Key Takeaways: What We've Learned and Why It's Important

Alright, guys, let's recap what we've learned in this deep dive into the limit of an integral. We set out to prove that if f(x) is a continuous function on [0, 1], then the limit as λ approaches infinity of ∫₀¹ f(x)sin(λx) dx is 0. We tackled this problem using two different methods, each with its own strengths and insights. First, we used integration by parts, a classic calculus technique that allowed us to rewrite the integral in a more manageable form. This proof highlighted the power of strategic manipulation of integrals and gave us a concrete, step-by-step way to see how the limit goes to zero. However, this method required the derivative of f(x) to be reasonably well-behaved.

Then, we brought out the big guns: the Riemann-Lebesgue Lemma. This powerful result from real analysis allowed us to prove the result under the weaker assumption that f(x) is continuous. This proof showcased the elegance and generality of the Riemann-Lebesgue Lemma and underscored the importance of having a diverse set of tools in your mathematical arsenal. We also explored the intuition behind the Riemann-Lebesgue Lemma, understanding how the rapid oscillations of the sine function lead to cancellation and drive the integral towards zero.

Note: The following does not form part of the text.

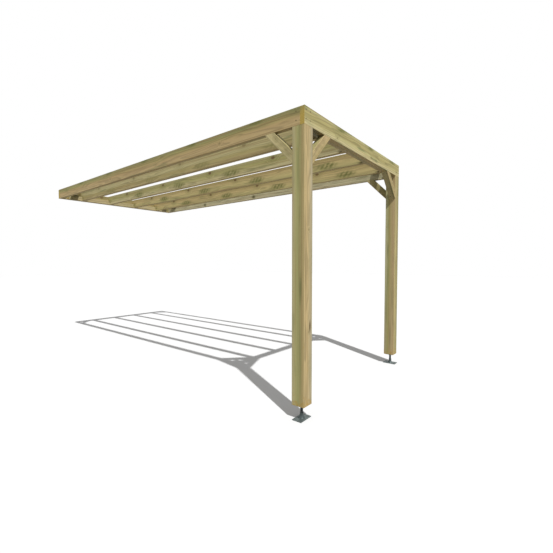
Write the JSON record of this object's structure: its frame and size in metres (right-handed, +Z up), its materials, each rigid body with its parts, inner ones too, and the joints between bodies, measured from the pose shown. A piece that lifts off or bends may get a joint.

So, why is this result important? Well, it pops up in many areas of mathematics, physics, and engineering, particularly in Fourier analysis, signal processing, and the study of differential equations. It helps us understand how oscillating functions interact with other functions and how their contributions diminish as the frequency of oscillation increases. It's a fundamental building block for more advanced concepts, and a solid understanding of this result will definitely serve you well in your mathematical journey. Plus, it's just a cool and satisfying piece of mathematics to have in your mental toolkit!

Keep exploring, keep questioning, and keep those mathematical gears turning! You guys are awesome, and I'll catch you in the next exploration!